State Senator James Meeks (D-Chicago) and then-Representative Robin Kelly (now Chief of Staff to Treasurer Alexi Giannoulias) sponsored the bill to implement grace period registration in their respective chambers. The bill, SB 2133, passed on essentially a party-line vote (with the exception of then-Republican Representative Paul Froehlich (Schaumburg) who voted for it -- an early sign of his admirable independence and consistent work to improve democracy and government for all citizens).

I was the advocate and lobbyist for the grace period registration bill and I hope that in 2009 the General Assembly will extend registration opportunities to more citizens who wish to vote but find out they can't because of a government deadline to provide their residence information.

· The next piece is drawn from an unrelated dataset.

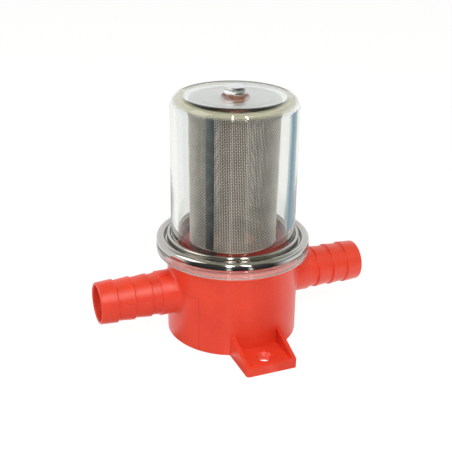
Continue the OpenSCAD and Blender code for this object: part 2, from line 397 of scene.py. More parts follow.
@dataclass(frozen=True)
class WovenSteel:
    """Drawn wire: bright where it crowns outwards, with painted shade down in the weave."""

    name: str
    crown: Colour = (0.88, 0.87, 0.84)
    weave_shade: Colour = (0.085, 0.085, 0.085)
    roughness: float = 0.36
    metal: float = 0.4
    low: tuple[float, float] = (0.02194, 0.0516)
    spread: float = 0.0087
    crest: tuple[float, float] = (0.00003, 0.00032)

    def make(self) -> bpy.types.Material:
        """Return the finished material."""
        wire = Surface(self.name)
        height = wire.axes()[2]
        lift = wire.radius() - (self.low[0] + (height - self.low[1]) * self.spread)
        crest = lift.fade(*self.crest)
        patch = wire.noise(90, 3, 0.6).fade(0.35, 0.7)
        draw = wire.noise(2600, 2, 0.5)
        # Painted shade: the wire turns near black as it sinks into the weave's recesses and keeps its own
        # bright tone on the crowns.
        tone = wire.mix(crest * (1.0 - patch * 0.25), rgba(self.weave_shade), rgba(self.crown))
        wire.feed(Base_Color=tone, Metallic=self.metal, Roughness=self.roughness + patch * 0.06 + draw * 0.06)
        wire.bump(draw, 0.00001, 0.3)
        return wire.material


@dataclass(frozen=True)
class SeamSteel:
    """Doubled screen pressed flat and darkened by the welding."""

    name: str = "welded_seam_steel"
    tone: Colour = (0.13, 0.16, 0.17)
    bright: Colour = (0.42, 0.46, 0.47)

    def make(self) -> bpy.types.Material:
        """Return the finished material."""
        seam = Surface(self.name)
        _, _, z = seam.axes()
        turn = seam.angle()
        row = ((z * 1270.0 + 10.0) % 1.0).distance(0.5).fade(0.1, 0.4)
        column = ((turn * 36.0 + 400.0) % 1.0).distance(0.5).fade(0.1, 0.4)
        weave = row * column
        patch = seam.noise(220, 3, 0.6).fade(0.4, 0.75)
        tone = seam.mix(weave * 0.5 + patch * 0.25, rgba(self.tone), rgba(self.bright))
        seam.feed(Base_Color=tone, Metallic=1.0, Roughness=0.42 - weave * 0.1)
        seam.bump(weave, 0.00012, 0.8)
        return seam.material


@dataclass(frozen=True)
class SoftSolid:
    """Matt rubber or fibre with a mottled, slightly rough skin."""

    name: str
    tone: Colour
    mottle: Colour
    roughness: float = 0.6
    grain: float = 800.0

    def make(self) -> bpy.types.Material:
        """Return the finished material."""
        skin = Surface(self.name)
        cloud = skin.noise(self.grain * 0.15, 3, 0.6).fade(0.35, 0.7)
        grain = skin.noise(self.grain, 3, 0.6)
        tone = skin.mix(cloud * 0.7, rgba(self.tone), rgba(self.mottle))
        skin.feed(Base_Color=tone, Roughness=self.roughness + grain * 0.1, IOR=1.5)
        skin.bump(grain, 0.00006, 0.5)
        return skin.material


# --------------------------------------------------------------- mesh making


def arc(centre: Point, radius: float, start: float, end: float, steps: int) -> list[Point]:
    """Return points along an arc.

    Args:
        centre: Centre of the arc.
        radius: Its radius.
        start: First angle in degrees, from the outward axis towards up.
        end: Last angle in degrees.
        steps: Number of stretches.

    Returns:
        The steps + 1 points.
    """
    turns = (math.radians(start + (end - start) * index / steps) for index in range(steps + 1))
    return [(centre[0] + radius * math.cos(turn), centre[1] + radius * math.sin(turn))
            for turn in turns]


def softened(outline: Sequence[Point], radius: float, steps: int = 3,
             sharpest: float = 150.0) -> list[Point]:
    """Round every clear corner of a closed outline.

    Args:
        outline: Corner points in order.
        radius: Rounding radius, cut down on short sides.
        steps: Number of stretches in each rounded corner.
        sharpest: Corners flatter than this many degrees stay as they are.

    Returns:
        The outline with its corners rounded.
    """
    made: list[Point] = []
    count = len(outline)
    for index, corner in enumerate(outline):
        here = Vector(corner)
        to_last = Vector(outline[index - 1]) - here
        to_next = Vector(outline[(index + 1) % count]) - here
        if to_last.length < 1e-6 or to_next.length < 1e-6:
            continue
        opening = to_last.angle(to_next)
        if math.degrees(opening) > sharpest:
            made.append(corner)
            continue
        reach = min(radius / math.tan(opening / 2), 0.45 * to_last.length, 0.45 * to_next.length)
        first = here + to_last.normalized() * reach
        last = here + to_next.normalized() * reach
        for step in range(steps + 1):
            share = step / steps
            blend = first.lerp(here, share).lerp(here.lerp(last, share), share)
            made.append((blend.x, blend.y))
    return made


def new_object(name: str, mesh: bpy.types.Mesh) -> bpy.types.Object:
    """Link a mesh into the scene as an object at the origin."""
    made = bpy.data.objects.new(name, mesh)
    bpy.context.scene.collection.objects.link(made)
    return made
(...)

Today, thousands of citizens (particularly the young and the mobile) are learning to their dismay that they are not registered at their current address or at all and are thus unable to vote. We should implement same-day voter registration, if not at the polling place as in Wisconsin, Minnesota, New Hampshire, Maine and a few other states, then at least at the office of the election authority where same-day registrants can show up, show ID, register and vote. This is how Montana offers same-day registration (essentially an extension through election-day of Illinois' grace period registration that Montana calls "late registration" -- doesn't "grace period" sound more inclusive than "late registration"?).

Let's extend our grace period through election day in 2010 and stop excluding citizens from voting.